# Ryobi TSS102L not cutting square



## Ryan Lennon (Dec 2, 2017)

Hello everyone,
I am a newbie to wood working and I have a question about squaring up a miter saw. I recently bought a Ryobi TSS102L 10inch sliding miter saw for a dollhouse bookcase I want to build for my daughter. I started cutting a couple of pieces and I noticed that the cut that the miter saw makes is not completely square, it started out straight but by the end of the 12 inch board I was cutting, the cut had veered off from the line I had made by a few milometers. I checked the saw blade against the fence and the blade itself for a square and I found that both were square according to my metal carpenter's square. Upon reading different forums, I found that the issue I was encountering was a common one with Ryobi miter saws, in that the 0 degree miter catch was not actually 0 degrees. I have fiddled around with the manual degree handle and have gotten the cut only 1 mm off. My question is should I continue to see if I can get it perfect, or will 1 mm not really affect the overall design of the bookshelf? I do not want to return it, but I will if I have to. Thanks,

Ryan


----------



## GeorgeC (Jul 30, 2008)

You state that the fence to blade relationship is square "according to your carpenter's square." Have you checked that your square is actually square? 

If that measurement is accurate then blade deflection is the most probable culprit.

George


----------



## Steve Neul (Sep 2, 2011)

Turn the saw over. The handle where you swivel the saw to different angles there should be something there you can loosen the stop where you can adjust it to square. Then use a framing square like George suggested and make the adjustment and tighten it down. Don't be surprised if it takes several attempts before you get it exactly right.


----------



## Terry Q (Jul 28, 2016)

If you can’t get it adjusted right take it back. Nothing would be more frustrating having a miter saw that can’t cut at 90 degrees. 
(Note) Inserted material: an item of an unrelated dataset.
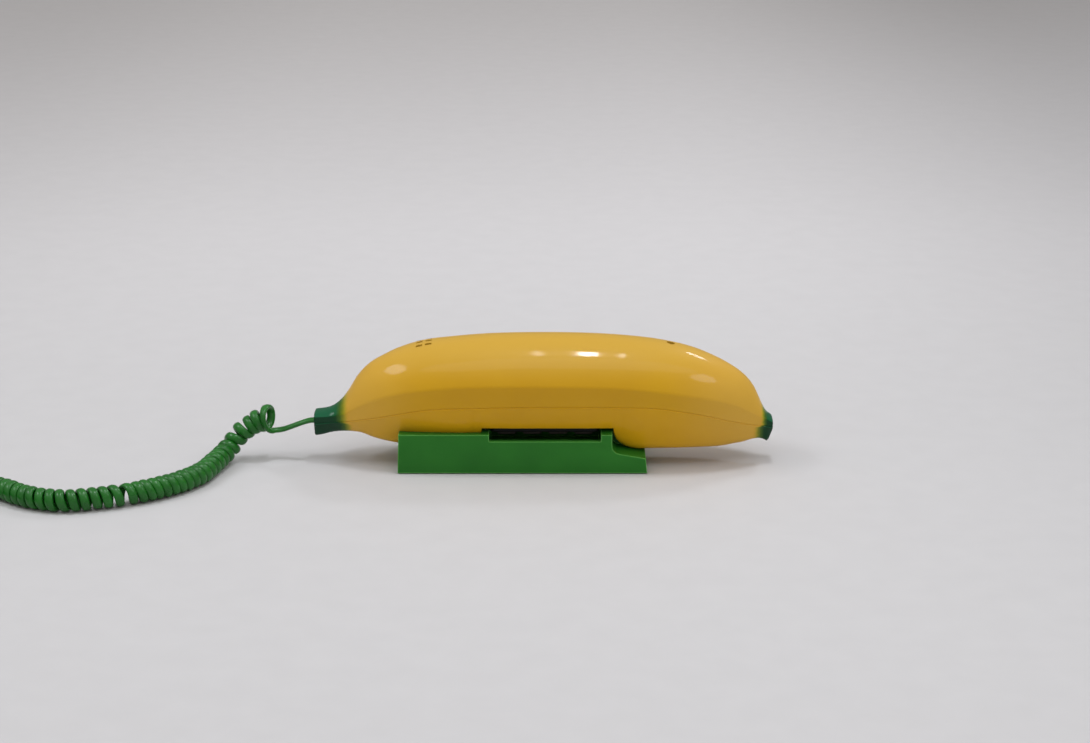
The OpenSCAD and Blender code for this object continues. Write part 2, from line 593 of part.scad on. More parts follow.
// Length, width and height of the square components, and where each one is on the board
RELAY = [13, 11, 9];
RELAY_Y = -9;
RELAY_GAP = 0.85;       // relay to the screw beside it
CHIP = [19, 7, 3.2];
CHIP_Y = -6;
CHIP_GAP = 0.8;         // chip to the relay
DRIVER = [9, 6, 2.6];
DRIVER_AT = [10, 4];
FILTER = [5, 3.6, 3.4];
FILTER_AT = [0.5, 4];
RESISTOR = [2, 6, 2];
RESISTORS_AT = [-18, 5.5];
RESISTORS = 5;
RESISTOR_PITCH = 3.4;
// Radius and height of the round components, and where each one is
CAPACITOR = [4, 9];
CAPACITOR_AT = [19, -10];
SMALL_CAPACITOR = [3, 7];
SMALL_CAPACITOR_AT = [9, -10.5];
SOUNDER = [3.2, 8];
SOUNDER_Y = 6;
CHIP_EDGE_R = 0.4;
relay_x = board_bosses[0][0] + BOARD_HEAD_R + RELAY_GAP + RELAY[0] / 2;
chip_x = relay_x + RELAY[0] / 2 + CHIP_GAP + CHIP[0] / 2;
sounder_x = relay_x - RELAY[0] / 2 + SOUNDER[0] + 2.1;
module boxed(size, at, edge = CHIP_EDGE_R) {
    on_board(at[0], at[1]) rounded_plate(size[0], size[1], size[2], edge);
}
module canned(can, at) {
    on_board(at[0], at[1]) cylinder(r = can[0], h = can[1]);
}
module board_components() {
    color(BLACK) {
        boxed(CHIP, [chip_x, CHIP_Y]);
        boxed(DRIVER, DRIVER_AT);
    }
    color(GREY) {
        boxed(RELAY, [relay_x, RELAY_Y], 0.6);
        boxed(FILTER, FILTER_AT, 1.6);
        canned(CAPACITOR, CAPACITOR_AT);
        canned(SMALL_CAPACITOR, SMALL_CAPACITOR_AT);
        canned(SOUNDER, [sounder_x, SOUNDER_Y]);
    }
    color([0.75, 0.6, 0.4]) for (k = [0:RESISTORS - 1])
        boxed(RESISTOR, RESISTORS_AT + [RESISTOR_PITCH * k, 0]);
}
module slide_switches() {
    color(STEEL) for (x = [RINGER_SWITCH_X, MODE_X])
        on_board(x, board_w / 2 - SWITCH_D / 2) rounded_plate(SWITCH_L, SWITCH_D, SWITCH_H, 0.5);
}
module slider(x) {
    inner = board_w / 2 + SLIDER_FIT;
    tip = seam_w(x) - tan(side_lean) * (seam_z(x) - SWITCH_Z) + 1.2;
    color(BLACK) {
        on_handset(x - SLIDER_L / 2, inner, SWITCH_Z - SLIDER_H / 2) cube([SLIDER_L, tip - inner, SLIDER_H]);
        on_handset(x - SLIDER_L / 2 - 1, inner, SWITCH_Z - SLIDER_H / 2)
            cube([SLIDER_L + 2, 0.8, SLIDER_H]);
    }
}
module hook_plunger() {
    tip_z = HOOK_GAP - face_gap;
    color(BLACK) {
        on_handset(plunger_x, 0, tip_z) cylinder(r = plunger_r, h = hook_flange_z - tip_z);
        on_handset(plunger_x, 0, hook_flange_z) cylinder(r = HOOK_FLANGE_R, h = HOOK_FLANGE_T);
    }
}
module hook_spring() {
    steps = 12;
    run = SPRING_H - 2 * SPRING_WIRE_R;
    pts = [for (k = [0:SPRING_TURNS * steps])
        let (a = 360 * k / steps, z = SPRING_WIRE_R + run * k / (SPRING_TURNS * steps))
        [plunger_x + SPRING_R * cos(a), SPRING_R * sin(a), face_z + spring_z + z]];
    color(STEEL) sweep(pts, 2 * SPRING_WIRE_R, 2 * SPRING_WIRE_R, 6);
}
module hook_switch() {
    leg = 1.2;
    half = PLUNGER_HOLE_R + leg;
    color(BLACK) {
        on_handset(plunger_x, 0, hook_body_z) rounded_plate(8, 2 * half, HOOK_BODY_H, 0.8);
        for (s = [-1, 1]) on_handset(plunger_x - 3, s * (half - leg / 2) - leg / 2, board_top)
            cube([6, leg, hook_body_z - board_top + 1]);
    }
}
GASKET_T = 1.2;
RECEIVER_T = 7;
module receiver_gasket() {
    color(RUBBER) on_handset(receiver_x, 0, RECEIVER_SEAT_Z) tube(RECEIVER_SEAT_R - 0.4, 6.5, GASKET_T);
}
module receiver_capsule() {
    back = 4;
    color(GREY) on_handset(receiver_x, 0, RECEIVER_SEAT_Z + GASKET_T) {
        cylinder(r = RECEIVER_SEAT_R - 0.4, h = 1.4);
        translate([0, 0, 1.4]) cylinder(r = receiver_r, h = RECEIVER_T - 1.4 - back / 2);
        translate([0, 0, RECEIVER_T - back / 2]) cylinder(r = receiver_r * 0.6, h = back / 2);
    }
}
BOOT_T = 6;
MIC_R = 4.7;
module microphone_boot() {
    color(RUBBER) on_handset(mic_x, 0, MIC_SEAT_Z) difference() {
        cylinder(r = boot_r, h = BOOT_T);
        translate([0, 0, 1.2]) cylinder(r = MIC_R + 0.05, h = BOOT_T);
        translate([0, 0, -1]) cylinder(r = SOUND_R, h = 3);
    }
}
module microphone_capsule() {
    color(STEEL) on_handset(mic_x, 0, MIC_SEAT_Z + 1.2) cylinder(r = MIC_R, h = BOOT_T - 1.4);
}
DISC_T = 0.5;
module ringer_holder() {
    color(BLACK) on_handset(ringer_x, 0, RINGER_Z - 4) difference() {
        cylinder(r = ringer_r + 1.2, h = 4);
        translate([0, 0, -1]) cylinder(r = ringer_r - 2.4, h = 6);
        translate([0, 0, -1]) cylinder(r = ringer_r + 0.1, h = 1 + 1.5);
    }
}
module ringer_disc() {
    color([0.8, 0.68, 0.35]) on_handset(ringer_x, 0, RINGER_Z - 2.5 - DISC_T) cylinder(r = ringer_r, h = DISC_T);
}
module ballast_weight() {
    color(STEEL) on_handset(WEIGHT_X, 0, WEIGHT_Z) difference() {
        rounded_plate(WEIGHT_L, WEIGHT_W, WEIGHT_T, 2);
        for (s = [-1, 1]) translate([s * WEIGHT_SCREWS / 2, 0, -1])
            cylinder(r = BOARD_SCREW_R + 0.2, h = WEIGHT_T + 2);
    }
}
module weight_screws() {
    color(STEEL) for (s = [-1, 1]) on_handset(WEIGHT_X + s * WEIGHT_SCREWS / 2, 0, WEIGHT_Z) {
        translate([0, 0, -1.4]) cylinder(r = BOARD_HEAD_R, h = 1.4);
        cylinder(r = BOARD_SCREW_R - 0.05, h = WEIGHT_T + 2.6);
    }
}
module cord_grommet() {
    color(GREEN) on_handset(-half_l, 0, port_z) rotate([0, 90, 0]) {
        cylinder(r = PORT_R - GROMMET_FIT, h = END_WALL + 1);
        translate([0, 0, GROOVE[0] + GROMMET_FIT])
            cylinder(r = PORT_R + GROOVE_DEPTH - GROMMET_FIT, h = GROOVE[1] - GROOVE[0] - 2 * GROMMET_FIT);
    }
}
// Wires inside the handset: [x, y, height above the keypad face]
WIRE_D = 1.2;
grommet_in_x = END_WALL + 1 - half_l;
board_wire_z = board_top + WIRE_D / 2;
wires = [
    [[grommet_in_x, 0, port_z], [-100, 0, 0], [-92, 6, 4], [-84, 8, 6], [-70, 8, 8], [-55, 8, 9],
     [board_x0 + 4, 8, board_wire_z]],
    [[mic_x, 0, MIC_SEAT_Z + BOOT_T + 0.6], [-62, -2, 2], [-54, -6, 7], [board_x0 + 4, -3, board_wire_z]],
    [[ringer_x, -4, RINGER_Z - 4], [-56, -6, 20], [-50, -7, 12], [board_x0 + 4, 2, board_wire_z]],
    [[receiver_x - 4, 3, RECEIVER_SEAT_Z + GASKET_T + RECEIVER_T + 0.6], [70, 7, 2], [58, 9, 6],
     [48, 9, 9], [board_x1 - 4, 7, board_wire_z]]];
module wiring() {
    color([0.6, 0.15, 0.12]) for (w = wires)
        sweep(smooth([for (p = w) [p[0], p[1], face_z + p[2]]], 4), WIRE_D, WIRE_D, 6);
}

// ---- Cord ----
// Route points from the stem along the table; the curly part is a tube of its outer diameter.
tail_route = [[-half_l, 0, face_z + port_z], [-116.5, 0, face_z + port_z],
    [-118, 0, face_z + port_z], [-121, -0.1, 20.2], [-124, -0.4, 18.9], [-128, -0.8, 17.4],
    [-132, -1.3, 17], [-136, -1.5, 17.2]];
coil_route = [[-136, 0, 21.6], [-141, 0, 21.6], [-145, 0, 19.8], [-148.5, 0, 17.4],
    [-152.5, -0.5, 14.5], [-155.5, -1.5, 11], [-158.5, -4, 7.4], [-161.5, -11.5, 5.6],
    [-164.5, -24, 5.5], [-168.5, -36.5, 5.5], [-176, -47.5, 5.5], [-187, -57.5, 5.5],
    [-200, -65.5, 5.5], [-213.5, -71, 5.5], [-228, -74, 5.5], [-241, -71, 5.5],
    [-251, -65, 5.5], [-260, -58, 5.5], [-270, -54, 5.5], [-280, -57.5, 5.5],
    [-285.5, -67, 5.5], [-286, -79, 5.5], [-282, -90.5, 5.5], [-277, -101.5, 5.5],
    [-273, -112.5, 5.5], [-271.5, -124, 5.5], [-273, -135.5, 5.5], [-275, -144, 5.5],
    [-281, -152, 5.5]];
lead_route = [[-281.12, -152.16, 1.6], [-284.5, -156.5, 1.5], [-290, -159.5, 1.4],
    [-296, -157.5, 1.4], [-299.5, -151.5, 1.4], [-300, -144, 1.4], [-300, -134, 1.6],
    [-300, -124, 2.6]];
plug_at = [-300, -124];

function unit(v) = v / norm(v);
// Smooth route through hand-placed points, with n steps between each pair
function smooth(p, n) = concat([for (i = [0:len(p) - 2]) for (k = [0:n - 1])
    let (a = p[max(i - 1, 0)], b = p[i], c = p[i + 1], d = p[min(i + 2, len(p) - 1)], t = k / n)
    0.5 * (2 * b + (c - a) * t + (2 * a - 5 * b + 4 * c - d) * t^2 + (3 * b - a - 3 * c + d) * t^3)],
    [p[len(p) - 1]]);
// Solid swept along points, w wide across the level direction and h high
module sweep(pts, w, h, sides) {
    last = len(pts) - 1;
    rings = [for (i = [0:last])
        let (t = unit(pts[min(i + 1, last)] - pts[max(i - 1, 0)]),
             n = unit(cross([0, 0, 1], t)),
             u = cross(t, n))
        [for (k = [0:sides - 1]) let (a = 360 * (k + 0.5) / sides)
            pts[i] + n * w / 2 * cos(a) + u * h / 2 * sin(a)]];
    loft(rings, flip = true);
}
module cord_tail() {
    color(GREEN) sweep(smooth(tail_route, 3), cord_w, cord_t, 8);
}
module cord_coil() {
    color(GREEN) sweep(smooth(coil_route, 2), coil_d, coil_d, 12);
}
module cord_lead() {
    color(GREEN) sweep(smooth(lead_route, 2), cord_w, cord_t, 8);
}
PLUG_L = 12.3;
PLUG_W = 9.6;
PLUG_H = 6.5;
module at_plug() {
    translate(plug_at) rotate([0, 0, 90]) children();
}
module plug_body() {
    color([0.8, 0.82, 0.84]) at_plug() difference() {
        translate([0, -PLUG_W / 2, 0]) cube([PLUG_L, PLUG_W, PLUG_H]);
        for (k = [-1.5:1.5]) translate([PLUG_L - 6, k * 1.02 - 0.3, -1]) cube([7, 0.6, 4]);
    }
}
module plug_contacts() {
    color([0.8, 0.65, 0.25]) at_plug() for (k = [-1.5:1.5])
        translate([PLUG_L - 5.6, k * 1.02 - 0.25, 0.6]) cube([4.8, 0.5, 2.4]);
}
module plug_latch() {
    color([0.8, 0.82, 0.84]) at_plug() {
        translate([PLUG_L - 2, -2, PLUG_H]) cube([1.6, 4, 1.2]);
        translate([PLUG_L - 13, -1.6, PLUG_H + 1.2]) cube([12.6, 3.2, 0.9]);
    }
}

base_shell();
base_feet();
back_shell();
face_shell();
keypad_bezel();
for (col = [0:2], row = [0:3])
    key(col, row);
key_mat();
circuit_board();
board_components();
board_screws();
receiver_capsule();
receiver_gasket();
microphone_capsule();
microphone_boot();
ringer_holder();
ringer_disc();
hook_plunger();
hook_spring();
hook_switch();
slider(RINGER_SWITCH_X);  // ringer_slider
slider(MODE_X);  // mode_slider
slide_switches();
ballast_weight();
weight_screws();
shell_screws();
cord_grommet();
wiring();
cord_tail();
cord_coil();
cord_lead();
plug_body();
plug_latch();
plug_contacts();
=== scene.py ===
"""Banana-shaped telephone on its green stand, with its curly cord: the visual model."""

import math

import bmesh
import bpy
from mathutils import Matrix, Vector


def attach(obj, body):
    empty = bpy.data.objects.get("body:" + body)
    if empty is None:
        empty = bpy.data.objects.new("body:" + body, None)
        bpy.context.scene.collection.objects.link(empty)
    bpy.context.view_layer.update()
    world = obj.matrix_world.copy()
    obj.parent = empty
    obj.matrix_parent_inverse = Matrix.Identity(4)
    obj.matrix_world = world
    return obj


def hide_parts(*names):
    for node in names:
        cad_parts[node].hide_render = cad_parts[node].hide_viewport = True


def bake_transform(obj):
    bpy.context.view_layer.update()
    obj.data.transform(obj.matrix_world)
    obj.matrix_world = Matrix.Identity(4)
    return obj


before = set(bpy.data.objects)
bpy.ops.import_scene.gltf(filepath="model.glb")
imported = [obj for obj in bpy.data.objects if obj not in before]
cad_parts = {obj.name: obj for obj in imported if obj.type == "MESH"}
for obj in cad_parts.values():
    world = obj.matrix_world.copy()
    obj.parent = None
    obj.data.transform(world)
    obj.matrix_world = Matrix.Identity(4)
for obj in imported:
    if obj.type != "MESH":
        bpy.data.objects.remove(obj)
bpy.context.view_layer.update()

MM = 0.001

# ---- camera
PITCH = 17.25  # degrees that the camera looks down
DISTANCE = 1.15
TARGET = Vector((0.00075, 0.0, 0.0466))
IMAGE_W = 1090  # pixels
FOCAL_PX = 2300
SENSOR = 36.0


def make_camera():
    data = bpy.data.cameras.new("camera")
    data.sensor_width = SENSOR
    data.lens = SENSOR * FOCAL_PX / IMAGE_W
    camera = bpy.data.objects.new("camera", data)
    bpy.context.collection.objects.link(camera)
    pitch = math.radians(PITCH)
    camera.location = TARGET + DISTANCE * Vector((0, -math.cos(pitch), math.sin(pitch)))
    camera.rotation_euler = (math.pi / 2 - pitch, 0, 0)
    bpy.context.scene.camera = camera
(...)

In woodworking there is always more then one way to accomplish something.


----------



## Pineknot_86 (Feb 19, 2016)

I have three squares with the sliding part and only one is 90 degrees, according to my Groz precision square.


----------



## FrankC (Aug 24, 2012)

Have you tried clamping the material and then making the cut, some times the wood will creep, 12" is a long cut to hold just with your hand. AS you pull back on the saw with one hand your body also moves and the holding hand tends to follow.


----------